* **Stored records**
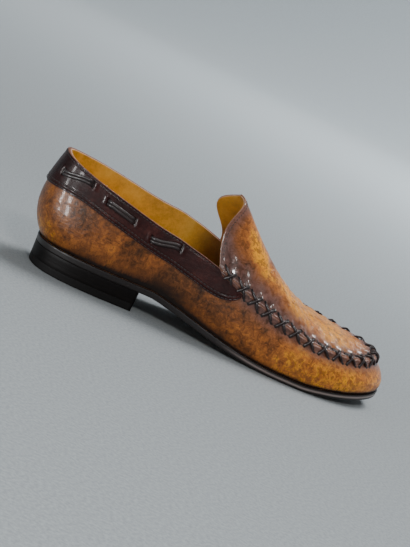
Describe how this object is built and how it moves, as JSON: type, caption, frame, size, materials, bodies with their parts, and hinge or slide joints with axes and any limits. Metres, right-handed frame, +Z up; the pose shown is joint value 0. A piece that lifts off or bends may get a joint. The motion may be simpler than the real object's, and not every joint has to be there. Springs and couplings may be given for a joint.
{
  "type": "leather loafer shoe",
  "caption": "Slip-on leather dress shoe for the right foot: open collar, lace-sewn apron rising into a tall tongue, low heel.",
  "frame": {"origin": "centre of the heel's rest face, on the floor", "axes": "+X to the toe, +Y to the inner side of the foot, +Z up"},
  "size_m": [0.2986, 0.1005, 0.1067],
  "materials": {
    "tan_leather": "burnished, glossy, brown patina",
    "band_leather": "dark brown, polished",
    "lining_leather": "smooth, satin",
    "sole_leather": "dyed dark, edge waxed",
    "heel_leather": "dyed dark, waxed",
    "heel_rubber": "matt",
    "lace": "round thong, satin"
  },
  "bodies": {
    "root": {"apron": "tan_leather", "collar_band": "band_leather", "collar_lace_inner_1": "lace", "collar_lace_inner_2": "lace", "collar_lace_inner_3": "lace", "collar_lace_outer_1": "lace", "collar_lace_outer_2": "lace", "collar_lace_outer_3": "lace", "heel_block": "heel_leather", "insole": "lining_leather", "outsole": "sole_leather", "seam_cross_01": "lace", "seam_cross_02": "lace", "seam_cross_03": "lace", "seam_cross_04": "lace", "seam_cross_05": "lace", "seam_cross_06": "lace", "seam_cross_07": "lace", "seam_cross_08": "lace", "seam_cross_09": "lace", "seam_cross_10": "lace", "seam_cross_11": "lace", "seam_cross_12": "lace", "seam_cross_13": "lace", "seam_cross_14": "lace", "seam_cross_15": "lace", "seam_cross_16": "lace", "seam_cross_17": "lace", "seam_cross_18": "lace", "seam_cross_19": "lace", "seam_cross_20": "lace", "seam_cross_21": "lace", "seam_cross_22": "lace", "seam_cross_23": "lace", "seam_cross_24": "lace", "seam_cross_25": "lace", "top_lift": "heel_rubber", "upper": "tan_leather"}
  },
  "joints": []
}
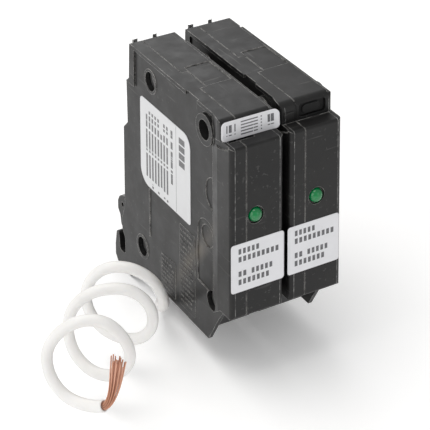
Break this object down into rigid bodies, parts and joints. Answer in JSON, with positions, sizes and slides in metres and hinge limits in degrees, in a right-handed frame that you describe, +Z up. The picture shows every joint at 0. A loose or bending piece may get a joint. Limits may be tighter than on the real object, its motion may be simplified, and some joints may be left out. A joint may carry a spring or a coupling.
{
  "type": "plug-on surge arrester module",
  "caption": "Narrow plug-on breaker-style surge arrester with side-by-side cases, indicator lamps, rail hook feet, bus clips and a coiled white neutral lead.",
  "frame": {"origin": "midway between the two poles, on the seating plane of the flat back, at the middle height of the back seat", "axes": "+X to the right seen from the front, +Y into the panel, +Z up towards the bus-clip end"},
  "size_m": [0.0908, 0.0814, 0.0782],
  "materials": {
    "case_plastic": "fine moulded grain",
    "tinned_copper": "tin plated, satin",
    "spring_steel": "satin",
    "copper": "rolled copper, satin",
    "epoxy": "dipped epoxy coating",
    "solder": "soft satin",
    "brass_arm": "satin",
    "pin_steel": "turned",
    "insulator_white": "moulded",
    "board": "solder mask",
    "lamp_green": "translucent green lens",
    "resistor_body": "lacquer",
    "wire_blue": "insulated hook-up wire",
    "fish_paper": "grey pressed board",
    "plug_plastic": "smooth moulded",
    "label_white": "printed film label",
    "rivet_steel": "zinc plated",
    "label_grey": "printed film label",
    "wire_white": "smooth wire insulation",
    "bare_copper": "bright drawn strands"
  },
  "bodies": {
    "root": {"left_cover": "case_plastic", "left_case": "case_plastic", "left_bus_clip": "tinned_copper", "left_clip_spring": "spring_steel", "left_line_strap": "copper", "left_varistor": "epoxy", "left_varistor_tabs": "tinned_copper", "left_solder_pad": "solder", "left_arm_pin": "pin_steel", "left_plunger_spring": "spring_steel", "left_lamp_board": "board", "left_lamp_lens": "lamp_green", "left_lamp_leads": "tinned_copper", "left_resistor": "resistor_body", "left_board_wires": "wire_blue", "left_neutral_strap": "copper", "left_barrier_sheet": "fish_paper", "left_window_plug": "plug_plastic", "left_foot_spring": "spring_steel", "left_front_label": "label_white", "right_cover": "case_plastic", "right_case": "case_plastic", "right_bus_clip": "tinned_copper", "right_clip_spring": "spring_steel", "right_line_strap": "copper", "right_varistor": "epoxy", "right_varistor_tabs": "tinned_copper", "right_solder_pad": "solder", "right_arm_pin": "pin_steel", "right_plunger_spring": "spring_steel", "right_lamp_board": "board", "right_lamp_lens": "lamp_green", "right_lamp_leads": "tinned_copper", "right_resistor": "resistor_body", "right_board_wires": "wire_blue", "right_neutral_strap": "copper", "right_barrier_sheet": "fish_paper", "right_window_plug": "plug_plastic", "right_foot_spring": "spring_steel", "right_front_label": "label_white", "through_rivets": "rivet_steel", "side_label": "label_grey", "approval_label": "label_white", "neutral_jumper": "copper", "neutral_terminal": "copper", "wire_grommet": "plug_plastic", "wire_crimp": "tinned_copper", "pigtail_insulation": "wire_white", "pigtail_conductor": "copper", "pigtail_strands": "bare_copper"},
    "left_arm": {"left_trip_arm": "brass_arm"},
    "left_plunger": {"left_trip_plunger": "insulator_white"},
    "right_arm": {"right_trip_arm": "brass_arm"},
    "right_plunger": {"right_trip_plunger": "insulator_white"}
  },
  "joints": [
    {"name": "left_arm_trip", "type": "hinge", "parent": "root", "child": "left_arm", "pos_m": [-0.00565, -0.0211, 0.0215], "axis": [-1, 0, 0], "range_deg": [0, 25]},
    {"name": "left_plunger_rise", "type": "slide", "parent": "root", "child": "left_plunger", "axis": [0, 0, 1], "range_m": [0, 0.0045], "deforming": ["left_plunger_spring"]},
    {"name": "right_arm_trip", "type": "hinge", "parent": "root", "child": "right_arm", "pos_m": [0.0134, -0.0211, 0.0215], "axis": [-1, 0, 0], "range_deg": [0, 25]},
    {"name": "right_plunger_rise", "type": "slide", "parent": "root", "child": "right_plunger", "axis": [0, 0, 1], "range_m": [0, 0.0045], "deforming": ["right_plunger_spring"]}
  ],
  "couplings": [
    {"joint": "left_plunger_rise", "follows": "left_arm_trip", "m_per_rad": 0.01},
    {"joint": "right_plunger_rise", "follows": "right_arm_trip", "m_per_rad": 0.01}
  ]
}
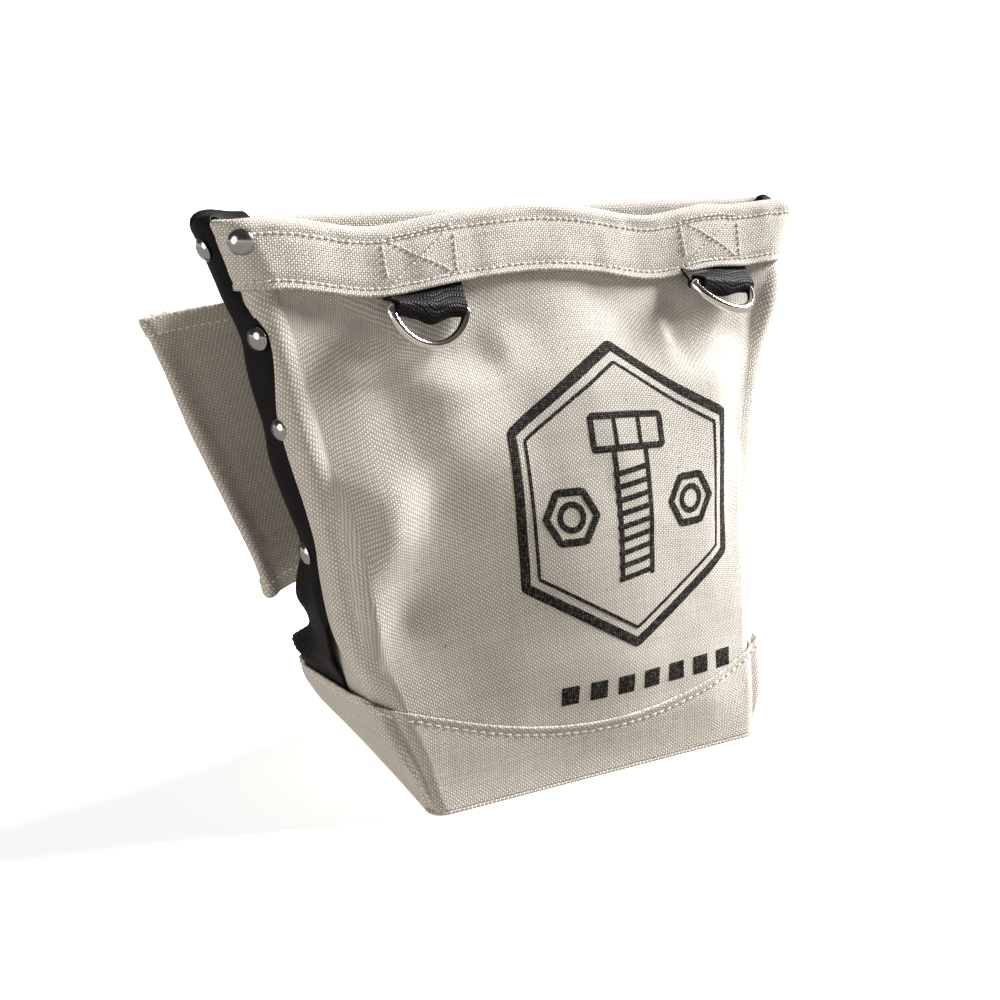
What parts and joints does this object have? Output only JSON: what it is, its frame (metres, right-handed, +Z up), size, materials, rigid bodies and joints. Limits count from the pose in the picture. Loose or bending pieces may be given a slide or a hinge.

* **Written problem**
Filter the data, keeping only the lines that contain "picture".

* **Written answer**
Break this object down into rigid bodies, parts and joints. Answer in JSON, with positions, sizes and slides in metres and hinge limits in degrees, in a right-handed frame that you describe, +Z up. The picture shows every joint at 0. A loose or bending piece may get a joint. Limits may be tighter than on the real object, its motion may be simplified, and some joints may be left out. A joint may carry a spring or a coupling.
What parts and joints does this object have? Output only JSON: what it is, its frame (metres, right-handed, +Z up), size, materials, rigid bodies and joints. Limits count from the pose in the picture. Loose or bending pieces may be given a slide or a hinge.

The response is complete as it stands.